The media is looking for money in news. And in the process, it has shed its veneer of being a source of information about what is happening around us. Rather, the media has been indulging in dispersal of ‘propaganda packaged as news’—an unethical practice which has come to be known as ’paid news’. Propagating an advertisement of a product/service after realising money through the media along with dispersal of news has been its revenue-earning model ever since the news outlets switched their dependence over to the industry dispensing with the earlier subscriber-based revenue model. The advent of an era of neo-liberalism coupled with the digital revolution and the media becoming solely dependent on the industry for revenue have brought about fundamental changes in trans-forming news as business. These developments put together have broken the earlier ‘revenue model’ which sustained and also offered profit to the print media (the newspaper industry) dominating the media scene for decades.

In the changed scenario of the day, ads from the industry and service sector—notably private enterprises—have become the blood and soul of the media. The share of government ads meant to propagate and popularise official policies is dwindling by the day under the sway of privatisation and globalisation. Hence, the supply of ads by the industry and the acquiring of those by the media assumes a level of convergence of interests between two parties in the field—a game of ‘give and take’. Of course, the media as the beneficiary cannot dictate terms to its ‘donor’. So, it is the industry that calls the shots. In fact, the media now stands in the service of the industry; it colludes with it and looks after its interests while propagating the political ideology that suits the industry and big business—which we can safely call the corporate sector. Media magnate Vineet Jain, the owner of The Times of India group, however, openly admits that they are doing the business of ads, not of news. And his group is known to be the first in developing some innovative methods of garnering ads and of selling editorial space for money. Subsequently, other media outlets virtually ran amok in selling the editorial space, particularly during the elections to the Assemblies and Parliament. And this scourge came to known as the ‘paid news’ practice. Over a period, the media outlets have developed an expertise in befooling the readers, viewers and listeners to such an extent that the latter are now finding it difficult to differentiate whether they are receiving infor-mation or consuming just inspired propaganda material from interested parties. The material presented by the media outlets is now a matter of research and investigation.

Another aspect has come to the fore: that ads donors sometimes use their overwhelming influence and command in suppressing certain information and news perceived as not being conducive to their business interests. The media hardly feels shy in becoming a willing ally to the ads donors in such dispositions and inadvertently turns a blind eye to its declared and moral duty of informing the public about genuine developments.

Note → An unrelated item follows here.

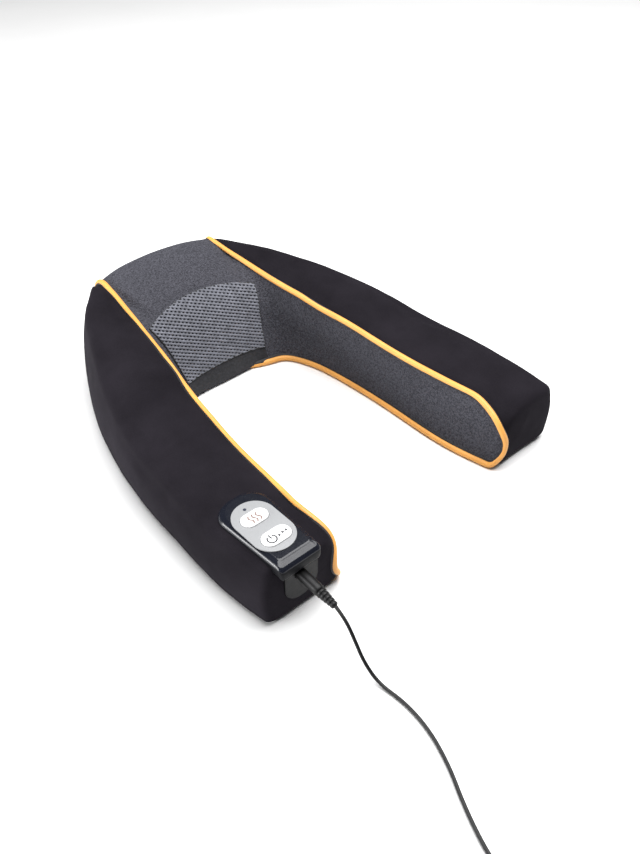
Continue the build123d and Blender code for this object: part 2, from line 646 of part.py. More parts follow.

Through such collaboration, no doubt, the media gets due reward. Former Planning Commission Deputy Chairman P.C. Mahalanobis, who had advocated the separation of ‘newspaper and entertainment industry’ from the general industry in 1964, also observed that the industry and big business tended to control and manipulate the media by ‘doling out and restricting’ ads. His report to that effect was, however, ignored by the successive Union governments. Rather, the ruling political class itself began using the same tactics in controlling and handling the media. In his memoirs of almost fifty years (1935 to 1978) in journalism, Hamdi Bey has refered to private companies declining to give ads to media outlets which had propagated some information detrimental to their business interests. After a media outlet carried news confirming that cigarette smoking was injurious to health, the cigarette companies invariably stopped their ads to that media outlet. This piece of his memoirs was written at the request of the Second Press Commission by Hamdi Bey.

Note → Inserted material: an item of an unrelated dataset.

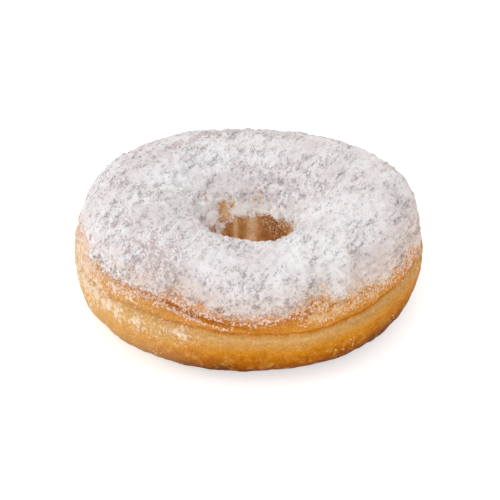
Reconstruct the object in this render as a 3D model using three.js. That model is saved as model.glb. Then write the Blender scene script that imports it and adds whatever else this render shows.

The British too had used ads to silence the opponents to their rule. And, the same practice was, however, followed by the successive governments during the post-independence era. The report of the Press Council of India (PCI) on the Bihar media has clearly exposed how the media companies had behaved in an erratic manner under pressure from the ads donors.

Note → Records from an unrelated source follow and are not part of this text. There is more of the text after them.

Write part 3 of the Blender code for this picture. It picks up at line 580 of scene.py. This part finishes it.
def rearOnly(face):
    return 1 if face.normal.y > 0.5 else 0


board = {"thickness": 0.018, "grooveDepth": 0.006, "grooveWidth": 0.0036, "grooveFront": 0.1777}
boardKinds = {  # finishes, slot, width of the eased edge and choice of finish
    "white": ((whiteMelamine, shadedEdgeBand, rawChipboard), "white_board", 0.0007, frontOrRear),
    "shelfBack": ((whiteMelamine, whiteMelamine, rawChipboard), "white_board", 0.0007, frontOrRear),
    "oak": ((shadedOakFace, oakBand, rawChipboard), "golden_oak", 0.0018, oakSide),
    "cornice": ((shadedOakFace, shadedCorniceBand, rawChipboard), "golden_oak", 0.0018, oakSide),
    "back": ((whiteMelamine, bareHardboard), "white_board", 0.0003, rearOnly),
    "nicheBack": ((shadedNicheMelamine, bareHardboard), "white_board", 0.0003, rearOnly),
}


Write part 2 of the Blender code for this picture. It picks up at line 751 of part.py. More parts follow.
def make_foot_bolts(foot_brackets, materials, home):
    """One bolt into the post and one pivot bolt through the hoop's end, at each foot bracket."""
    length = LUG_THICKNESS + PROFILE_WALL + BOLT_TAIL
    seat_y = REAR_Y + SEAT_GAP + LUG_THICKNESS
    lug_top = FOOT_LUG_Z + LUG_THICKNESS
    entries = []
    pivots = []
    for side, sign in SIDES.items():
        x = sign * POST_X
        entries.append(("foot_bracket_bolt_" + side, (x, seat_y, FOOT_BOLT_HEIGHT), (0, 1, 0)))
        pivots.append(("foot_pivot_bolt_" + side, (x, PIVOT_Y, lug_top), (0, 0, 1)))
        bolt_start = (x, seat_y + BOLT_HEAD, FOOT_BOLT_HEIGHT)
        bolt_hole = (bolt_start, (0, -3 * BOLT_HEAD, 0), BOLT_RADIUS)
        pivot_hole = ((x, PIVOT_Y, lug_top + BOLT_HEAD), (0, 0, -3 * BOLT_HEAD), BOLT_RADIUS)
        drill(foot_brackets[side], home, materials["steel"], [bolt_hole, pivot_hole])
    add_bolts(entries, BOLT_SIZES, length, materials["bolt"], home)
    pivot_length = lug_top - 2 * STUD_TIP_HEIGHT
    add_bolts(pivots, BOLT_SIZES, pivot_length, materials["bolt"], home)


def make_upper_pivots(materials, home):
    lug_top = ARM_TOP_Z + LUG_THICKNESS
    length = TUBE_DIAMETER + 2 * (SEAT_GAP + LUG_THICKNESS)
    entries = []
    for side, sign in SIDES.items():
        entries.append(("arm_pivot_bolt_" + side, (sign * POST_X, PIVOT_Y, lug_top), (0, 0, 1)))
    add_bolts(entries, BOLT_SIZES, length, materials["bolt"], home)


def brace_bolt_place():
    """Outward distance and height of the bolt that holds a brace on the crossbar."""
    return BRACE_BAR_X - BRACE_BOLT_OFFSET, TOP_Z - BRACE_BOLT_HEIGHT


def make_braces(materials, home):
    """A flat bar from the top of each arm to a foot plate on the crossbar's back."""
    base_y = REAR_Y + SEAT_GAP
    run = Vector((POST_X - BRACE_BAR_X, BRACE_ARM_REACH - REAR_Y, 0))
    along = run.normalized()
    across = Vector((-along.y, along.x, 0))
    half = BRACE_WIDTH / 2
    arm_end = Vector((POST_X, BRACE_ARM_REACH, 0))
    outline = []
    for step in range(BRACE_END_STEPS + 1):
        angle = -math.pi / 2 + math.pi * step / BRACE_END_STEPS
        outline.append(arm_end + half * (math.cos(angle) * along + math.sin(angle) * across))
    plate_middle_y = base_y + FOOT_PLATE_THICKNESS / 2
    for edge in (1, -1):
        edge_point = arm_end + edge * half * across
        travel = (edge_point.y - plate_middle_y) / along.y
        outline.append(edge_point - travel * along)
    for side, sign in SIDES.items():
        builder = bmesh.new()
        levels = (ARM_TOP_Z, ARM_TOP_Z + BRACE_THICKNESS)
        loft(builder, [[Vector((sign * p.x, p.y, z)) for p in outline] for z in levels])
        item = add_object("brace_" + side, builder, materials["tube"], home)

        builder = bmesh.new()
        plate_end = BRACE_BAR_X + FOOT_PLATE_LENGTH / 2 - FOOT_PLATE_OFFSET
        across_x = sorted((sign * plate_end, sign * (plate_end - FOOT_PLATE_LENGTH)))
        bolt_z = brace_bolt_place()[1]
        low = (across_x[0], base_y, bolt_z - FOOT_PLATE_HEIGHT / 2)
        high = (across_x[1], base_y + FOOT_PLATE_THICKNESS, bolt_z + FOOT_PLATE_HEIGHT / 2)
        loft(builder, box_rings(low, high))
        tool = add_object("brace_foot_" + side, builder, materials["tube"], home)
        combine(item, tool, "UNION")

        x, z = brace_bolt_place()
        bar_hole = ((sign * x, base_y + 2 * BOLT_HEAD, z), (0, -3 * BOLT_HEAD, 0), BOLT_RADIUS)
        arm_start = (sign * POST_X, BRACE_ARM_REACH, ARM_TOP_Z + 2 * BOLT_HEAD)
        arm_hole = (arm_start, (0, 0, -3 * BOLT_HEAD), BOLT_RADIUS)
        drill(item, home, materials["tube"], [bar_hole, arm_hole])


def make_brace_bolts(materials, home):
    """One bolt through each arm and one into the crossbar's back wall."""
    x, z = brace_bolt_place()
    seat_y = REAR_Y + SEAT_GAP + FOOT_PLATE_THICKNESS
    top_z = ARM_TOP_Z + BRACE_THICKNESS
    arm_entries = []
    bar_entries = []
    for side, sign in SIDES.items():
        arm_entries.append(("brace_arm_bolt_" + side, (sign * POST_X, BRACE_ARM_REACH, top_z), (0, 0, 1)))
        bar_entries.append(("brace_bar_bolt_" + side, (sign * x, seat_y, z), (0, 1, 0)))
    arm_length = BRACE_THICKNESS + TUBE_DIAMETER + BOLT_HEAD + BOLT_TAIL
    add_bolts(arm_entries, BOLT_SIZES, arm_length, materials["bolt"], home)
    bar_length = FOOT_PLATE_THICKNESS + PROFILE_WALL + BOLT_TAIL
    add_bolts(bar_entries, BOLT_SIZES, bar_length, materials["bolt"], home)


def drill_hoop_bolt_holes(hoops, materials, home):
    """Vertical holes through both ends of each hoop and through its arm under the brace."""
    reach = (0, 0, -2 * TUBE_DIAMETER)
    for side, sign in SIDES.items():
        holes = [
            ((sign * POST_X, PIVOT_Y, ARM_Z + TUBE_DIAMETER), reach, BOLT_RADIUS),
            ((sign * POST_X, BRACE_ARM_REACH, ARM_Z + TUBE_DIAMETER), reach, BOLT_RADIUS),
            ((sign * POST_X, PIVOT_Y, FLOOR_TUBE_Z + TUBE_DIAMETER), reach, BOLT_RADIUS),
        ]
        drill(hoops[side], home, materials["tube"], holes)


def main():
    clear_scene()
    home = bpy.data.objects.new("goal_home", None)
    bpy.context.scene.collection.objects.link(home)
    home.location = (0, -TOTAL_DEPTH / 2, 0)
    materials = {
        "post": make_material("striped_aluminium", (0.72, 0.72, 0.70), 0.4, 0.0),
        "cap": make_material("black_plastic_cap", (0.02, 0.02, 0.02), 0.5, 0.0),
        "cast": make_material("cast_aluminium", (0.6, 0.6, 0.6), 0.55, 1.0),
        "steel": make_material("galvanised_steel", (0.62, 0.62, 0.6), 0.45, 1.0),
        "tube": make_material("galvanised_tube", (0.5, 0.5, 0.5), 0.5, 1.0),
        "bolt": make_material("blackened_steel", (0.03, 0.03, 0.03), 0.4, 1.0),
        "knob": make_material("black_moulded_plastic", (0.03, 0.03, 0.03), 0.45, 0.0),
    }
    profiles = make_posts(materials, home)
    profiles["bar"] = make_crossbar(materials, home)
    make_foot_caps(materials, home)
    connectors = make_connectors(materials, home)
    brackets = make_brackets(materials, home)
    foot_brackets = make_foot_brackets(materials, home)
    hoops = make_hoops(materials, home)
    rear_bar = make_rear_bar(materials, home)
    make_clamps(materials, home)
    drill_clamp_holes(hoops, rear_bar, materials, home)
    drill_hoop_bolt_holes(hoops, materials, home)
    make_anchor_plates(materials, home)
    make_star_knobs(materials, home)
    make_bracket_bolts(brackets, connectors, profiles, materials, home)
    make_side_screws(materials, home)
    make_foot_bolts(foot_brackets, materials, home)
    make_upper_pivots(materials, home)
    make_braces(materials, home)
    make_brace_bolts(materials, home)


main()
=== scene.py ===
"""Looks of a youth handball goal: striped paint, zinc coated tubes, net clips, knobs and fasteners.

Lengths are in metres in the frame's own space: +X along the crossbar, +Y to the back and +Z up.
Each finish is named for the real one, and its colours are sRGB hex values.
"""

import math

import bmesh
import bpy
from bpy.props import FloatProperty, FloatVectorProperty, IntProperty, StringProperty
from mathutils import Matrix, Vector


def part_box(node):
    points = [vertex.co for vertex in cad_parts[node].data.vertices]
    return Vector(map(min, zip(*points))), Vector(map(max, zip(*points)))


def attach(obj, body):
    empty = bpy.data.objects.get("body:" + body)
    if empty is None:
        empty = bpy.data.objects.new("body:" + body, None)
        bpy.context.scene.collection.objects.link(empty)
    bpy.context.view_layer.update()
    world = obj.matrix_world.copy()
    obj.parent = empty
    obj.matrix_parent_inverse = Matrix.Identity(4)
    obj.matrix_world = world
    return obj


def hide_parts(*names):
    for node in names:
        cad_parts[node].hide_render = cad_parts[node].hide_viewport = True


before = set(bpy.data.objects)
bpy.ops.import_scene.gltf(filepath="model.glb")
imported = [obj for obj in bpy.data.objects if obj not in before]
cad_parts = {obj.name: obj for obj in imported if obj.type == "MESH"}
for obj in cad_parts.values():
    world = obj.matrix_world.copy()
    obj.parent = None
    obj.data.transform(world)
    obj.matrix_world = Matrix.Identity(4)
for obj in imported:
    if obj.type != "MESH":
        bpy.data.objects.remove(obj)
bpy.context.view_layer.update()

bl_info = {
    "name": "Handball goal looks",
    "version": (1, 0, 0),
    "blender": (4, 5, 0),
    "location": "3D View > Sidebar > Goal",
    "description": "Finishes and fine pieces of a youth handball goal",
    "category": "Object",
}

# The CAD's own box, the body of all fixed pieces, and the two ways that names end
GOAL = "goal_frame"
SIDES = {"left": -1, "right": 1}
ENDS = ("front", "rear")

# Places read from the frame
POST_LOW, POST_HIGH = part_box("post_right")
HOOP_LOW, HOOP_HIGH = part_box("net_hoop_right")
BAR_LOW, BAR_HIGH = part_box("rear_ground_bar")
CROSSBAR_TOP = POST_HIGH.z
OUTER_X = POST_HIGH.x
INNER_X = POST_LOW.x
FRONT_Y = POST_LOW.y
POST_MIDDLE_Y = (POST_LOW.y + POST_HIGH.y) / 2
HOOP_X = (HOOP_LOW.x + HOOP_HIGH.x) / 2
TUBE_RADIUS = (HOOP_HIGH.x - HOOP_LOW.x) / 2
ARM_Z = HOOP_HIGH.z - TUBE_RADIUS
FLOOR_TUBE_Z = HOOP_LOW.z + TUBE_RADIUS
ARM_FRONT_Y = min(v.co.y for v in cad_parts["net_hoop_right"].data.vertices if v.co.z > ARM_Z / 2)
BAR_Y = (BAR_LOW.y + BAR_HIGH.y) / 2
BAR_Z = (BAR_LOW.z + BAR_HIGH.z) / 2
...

Similarly, we can see that the space of ads (business) has continuously been increasing in the media to the extent of occupying 80-90 per cent of the total available print area. A news media consumption survey of the electronic media (TV) for the space given to ads during 10- hour prime time (from 8 to 9 pm) from March 1 to 10, 2013 showed that ads accounted for 3 hours 13 minutes and seven seconds in ABP news programmes and 3 hours 54 minutes and nine seconds in Aaj Tak news bulletins. A thorough study in this respect should be done. In the race for acquiring ads, the media outlets are sacrificing news and hence their social base. The small and medium media platforms too are becoming socially irrelevant. In fact, the democratic set-up of the country has reduced itself to a ‘propaganda venture’ sustained by ads. How to restrict and regulate ads in the media is a matter of serious debate.